そして井上は階級を上げたら通用しないと言われていたことに関しても私はおかしいと思っていた。
体重が重くなってうまくそれを使いこなすことができればパンチ力を上げることができる。
ただ骨格などのもともとの体格によっての「耐久力」が上がることは考えられるのでそれによってパンチを耐えることはできる。
井上が階級を上げたら通用しないと言われているのはそのためだろう。
しかしそれは「KOをする」ということに関してのことだけだ。
井上のKO勝利はとても魅力的で衝撃的だがあのKOは井上のパンチ力だけでなくポジショニングや反応などの高いテクニックからも生まれているものだと私は感じている。
マニー・パッキャオやフロイド・メイウェザーもボクシングを続けてゆくにあたって階級を上げてゆきKO率は下がり判定になったとしても勝利を収め5階級、6階級制覇を成し遂げている。
私は井上もそれができると思っている。
パフォーマンス次第ではボクシングを長く続けてゆきたいと思っているようだしぜひ挑戦していってほしい。

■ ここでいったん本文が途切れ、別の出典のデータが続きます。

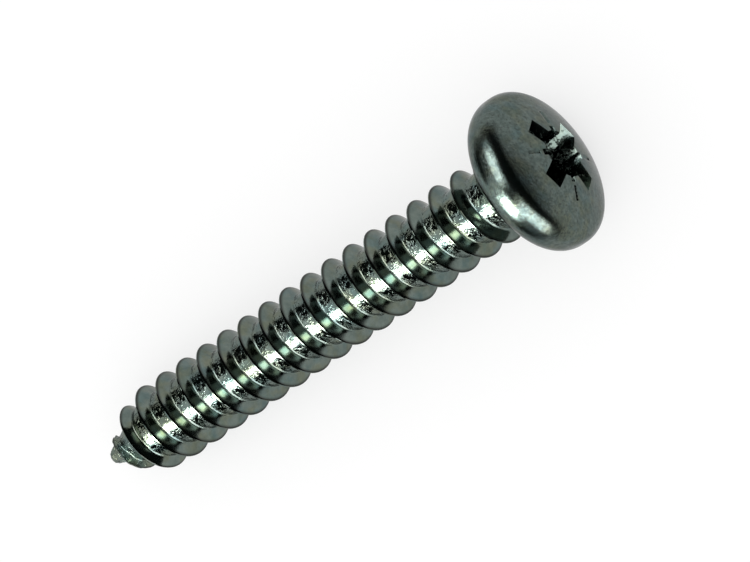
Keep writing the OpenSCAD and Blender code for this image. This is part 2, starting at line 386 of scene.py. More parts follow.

次戦は来年5月にWBC1位のルイス・ネリとなんと東京ドームで戦う計画があるらしい。
東京ドームでボクシングなんてマイク・タイソン以来じゃあないかな?
是非とも実現してもらいたい。
ルイス・ネリといえば2017年に山中慎介と2度対戦し2度とも勝利しているが1度目の試合終了後にはドーピング検査で禁止薬物の使用疑惑が発覚し問題となった。
そして翌年2018年に再戦をしたがその際には契約体重を守れなかったためまた試合にケチがついた。
それについては日本ボクシングコミッションから無期限の国内活動停止処分を下したが井上との試合のために条件付きで処分解除されるらしい。
日本のボクシングファンにとって因縁のあるネリはぜひ井上に完膚なきまでに叩きのめされてほしいものだ。